Chartist demonstration at Kennington, in 1848

Chartism rapidly gained support among the poorer classes and in Northen England, where economic depression was common. However, the movement soon lost its momentum when its leaders became divided over how its demands were to be enforced. A petition to Parliament was rejected in July of 1839, and most of the movement's leaders were arrested by the end of the year after the November clash between Chartists and the military at Newport, Wales.
Finally people lost interest, appeased by better economic conditions, and a revival of trade unionism, and the movement faded away. Decades later, in 1884, the majority of males were finally granted the right to vote.

Anarchism

The modern anarchistic philosophy was developed by William Godwin in his book Enquiry Concerning Political Justice in 1793. Anarchism has some basic premises:

(1) Man is essentially a benign creature. He was born good, or with the potentiality for goodness, but has been corrupted by the habits and institutions of authority. Religion, education, politics, and economic life have all served to pervert this natural goodness.

(2) Man is a social animal, and men reach their fulfillment when voluntarily and spontaneously cooperating with one another. Society is natural, the state is not; and the quest for the communal life is instinctive to all men.

(3) Prevailing institutions of society - particularly private property and the state - are artificial agencies through which men exploit and corrupt each other. Authority in any form, even democratic government or socialist economy, atrophies the individual.

(4) Social change must be spontaneous, direct and mass-based. Political parties, trade unions are themselves elements of authority. While pursuing reform or even revolution, they are so constituted as ultimately to replace one evil with another of a similar sort.
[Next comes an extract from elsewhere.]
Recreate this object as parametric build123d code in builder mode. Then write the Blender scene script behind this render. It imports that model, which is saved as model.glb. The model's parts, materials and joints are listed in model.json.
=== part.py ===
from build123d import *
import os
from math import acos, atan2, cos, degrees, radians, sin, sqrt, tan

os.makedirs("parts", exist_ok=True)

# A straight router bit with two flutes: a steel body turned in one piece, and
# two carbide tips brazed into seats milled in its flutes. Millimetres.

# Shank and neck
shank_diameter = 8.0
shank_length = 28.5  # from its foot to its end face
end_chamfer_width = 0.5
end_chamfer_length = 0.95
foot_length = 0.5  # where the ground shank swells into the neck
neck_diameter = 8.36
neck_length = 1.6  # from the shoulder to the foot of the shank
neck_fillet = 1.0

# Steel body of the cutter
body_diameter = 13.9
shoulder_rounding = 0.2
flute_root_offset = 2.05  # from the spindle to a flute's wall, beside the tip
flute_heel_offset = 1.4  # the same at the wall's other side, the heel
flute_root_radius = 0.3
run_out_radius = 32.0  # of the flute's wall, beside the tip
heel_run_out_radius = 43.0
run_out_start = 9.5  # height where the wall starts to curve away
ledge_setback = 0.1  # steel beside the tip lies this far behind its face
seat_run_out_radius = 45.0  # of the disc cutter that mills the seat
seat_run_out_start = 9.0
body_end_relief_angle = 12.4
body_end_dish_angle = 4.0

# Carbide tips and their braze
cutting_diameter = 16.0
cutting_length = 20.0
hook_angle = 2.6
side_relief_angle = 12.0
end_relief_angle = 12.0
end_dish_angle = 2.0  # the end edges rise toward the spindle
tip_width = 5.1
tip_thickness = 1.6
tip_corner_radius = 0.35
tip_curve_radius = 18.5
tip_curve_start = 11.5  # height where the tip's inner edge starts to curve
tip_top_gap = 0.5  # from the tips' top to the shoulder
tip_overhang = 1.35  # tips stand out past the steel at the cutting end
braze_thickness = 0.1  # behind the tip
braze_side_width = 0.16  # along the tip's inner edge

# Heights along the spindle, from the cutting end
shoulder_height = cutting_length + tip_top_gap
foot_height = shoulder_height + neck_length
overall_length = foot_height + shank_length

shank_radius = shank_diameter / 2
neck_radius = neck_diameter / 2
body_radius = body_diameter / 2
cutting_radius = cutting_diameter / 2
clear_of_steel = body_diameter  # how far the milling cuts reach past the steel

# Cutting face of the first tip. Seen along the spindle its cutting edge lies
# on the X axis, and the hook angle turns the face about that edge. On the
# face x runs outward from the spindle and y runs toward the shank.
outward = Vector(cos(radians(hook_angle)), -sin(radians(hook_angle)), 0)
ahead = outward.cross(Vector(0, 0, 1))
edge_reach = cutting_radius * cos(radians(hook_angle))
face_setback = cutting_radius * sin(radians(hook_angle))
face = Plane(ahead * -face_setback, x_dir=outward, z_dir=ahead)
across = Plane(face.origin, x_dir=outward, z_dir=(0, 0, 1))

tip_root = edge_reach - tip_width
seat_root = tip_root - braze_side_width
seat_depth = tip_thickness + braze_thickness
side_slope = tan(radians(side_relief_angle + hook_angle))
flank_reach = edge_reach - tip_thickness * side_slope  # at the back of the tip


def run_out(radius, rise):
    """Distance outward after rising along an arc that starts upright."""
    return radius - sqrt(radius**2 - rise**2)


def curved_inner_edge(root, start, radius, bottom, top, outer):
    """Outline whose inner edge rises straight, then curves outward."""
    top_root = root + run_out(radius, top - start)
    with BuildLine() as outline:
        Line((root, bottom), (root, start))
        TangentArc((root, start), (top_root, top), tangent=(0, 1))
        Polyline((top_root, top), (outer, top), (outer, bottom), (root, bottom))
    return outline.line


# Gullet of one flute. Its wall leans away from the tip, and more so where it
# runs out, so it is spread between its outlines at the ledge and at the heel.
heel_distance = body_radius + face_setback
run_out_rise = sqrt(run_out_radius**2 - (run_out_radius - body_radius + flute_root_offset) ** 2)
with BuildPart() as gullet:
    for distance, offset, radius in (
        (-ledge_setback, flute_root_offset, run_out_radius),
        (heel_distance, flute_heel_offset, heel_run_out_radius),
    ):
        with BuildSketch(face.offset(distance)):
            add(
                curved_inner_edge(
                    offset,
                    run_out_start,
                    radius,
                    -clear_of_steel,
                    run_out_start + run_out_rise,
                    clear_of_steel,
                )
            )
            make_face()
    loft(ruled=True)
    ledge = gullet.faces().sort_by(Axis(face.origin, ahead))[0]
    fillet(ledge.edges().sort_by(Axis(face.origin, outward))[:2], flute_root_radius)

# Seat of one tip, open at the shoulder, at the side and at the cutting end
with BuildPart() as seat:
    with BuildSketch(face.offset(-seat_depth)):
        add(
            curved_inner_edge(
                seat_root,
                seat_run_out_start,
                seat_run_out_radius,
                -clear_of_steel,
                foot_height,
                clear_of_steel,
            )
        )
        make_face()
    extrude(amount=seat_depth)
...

Significant change, then, must express the natural sentiments of a mass of autonomous individuals acting without outside direction.
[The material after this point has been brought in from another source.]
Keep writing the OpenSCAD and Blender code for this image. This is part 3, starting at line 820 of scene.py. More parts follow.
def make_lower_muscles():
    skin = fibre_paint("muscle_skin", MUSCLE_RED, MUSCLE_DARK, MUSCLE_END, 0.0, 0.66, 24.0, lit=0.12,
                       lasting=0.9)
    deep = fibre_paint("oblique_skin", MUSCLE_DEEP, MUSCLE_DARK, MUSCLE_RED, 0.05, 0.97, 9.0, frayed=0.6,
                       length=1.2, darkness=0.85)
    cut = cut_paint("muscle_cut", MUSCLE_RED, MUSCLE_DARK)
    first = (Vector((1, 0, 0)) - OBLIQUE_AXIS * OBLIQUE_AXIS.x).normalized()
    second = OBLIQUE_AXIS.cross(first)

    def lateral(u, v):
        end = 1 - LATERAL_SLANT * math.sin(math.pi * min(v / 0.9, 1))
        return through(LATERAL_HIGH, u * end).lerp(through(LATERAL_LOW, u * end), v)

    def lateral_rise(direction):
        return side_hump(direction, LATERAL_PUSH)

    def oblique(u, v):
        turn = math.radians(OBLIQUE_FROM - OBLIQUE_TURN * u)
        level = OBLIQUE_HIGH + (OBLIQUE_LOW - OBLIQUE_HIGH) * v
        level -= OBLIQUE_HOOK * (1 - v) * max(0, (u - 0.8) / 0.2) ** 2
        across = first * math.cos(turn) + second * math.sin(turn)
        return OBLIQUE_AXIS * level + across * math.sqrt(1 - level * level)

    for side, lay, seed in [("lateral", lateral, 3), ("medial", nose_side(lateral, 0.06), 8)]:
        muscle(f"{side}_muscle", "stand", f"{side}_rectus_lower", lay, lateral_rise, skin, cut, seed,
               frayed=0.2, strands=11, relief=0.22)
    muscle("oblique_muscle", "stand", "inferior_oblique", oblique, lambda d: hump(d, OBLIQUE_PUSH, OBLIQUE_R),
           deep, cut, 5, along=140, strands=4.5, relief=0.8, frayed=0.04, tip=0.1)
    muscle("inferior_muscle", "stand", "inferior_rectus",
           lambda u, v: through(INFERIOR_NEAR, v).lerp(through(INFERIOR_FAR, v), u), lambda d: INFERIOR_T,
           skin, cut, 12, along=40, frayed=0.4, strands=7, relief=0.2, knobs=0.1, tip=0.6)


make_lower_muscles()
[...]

(5) Industrial civilization, no matter what the form of ownership of the means of production, perverts the human spirit. Machines master men, narrowing their personalities and blocking creativity.

Main types of Anarchism: 

a) Individualistic Anarchism:
Advocated by Pierre Joseph Proudhon, which argues that private property should exist but should also be totally free from any state interference or restrictions.

b) Communistic Anarchism:
Rejects the principle of private property and seeks instead the common ownership of all means of production. The forced collectivization which occurs under Marxism is also rejected in favor of voluntary cooperation. Socialistic or Communistic Anarchists believe that the government serves not the people, but instead the interests of capitalist corporations. Thus, both corporations and governments are regarded as unacceptable forms of coercive authority.

c) Terroristic Anarchism:
Following the lead of Max Stirner, seeks the assassination of political leaders and other violent acts designed to undermine structures of power and authority.

Questions:

-Which two main problems did the working class have by 1832?
-Why did workers and intellectuals want "a complete restructuring of society"?
-Which aim did the first socialists share?
-Define "means of production" and then give examples of means of production you could find in a 19th century mill.
-What do you understand in this sentence?: "He supported public control of means of production".
-Which impact did the first socialists have?
-Why do you think that first socialists are also known as "Utopian"? Look up this word and then take into consideration your answer for the previous question.
-Which main ideas are the basics of Marx's theory?
-According to Marx, what's the thesis at his time? And the antithesis? And the synthesis?
-Which word, which was created by Marx, have you seen in class to describe workers? 
-Did luddites have any success in their protests?
-Which main claim did chartists have?
-Did the chartists have any success in their demands?
-Would an anarchist fight politically to obtain more rights for the workers as the chartists did? Why?
-What would an anarchist think of competition among individuals?
-Is it democracy positive in an anarchist's opinion? Why?
-Did the Industrial Revolution mean progress for an anarchist? Why?
-Did all anarchists share the same ideas about private property?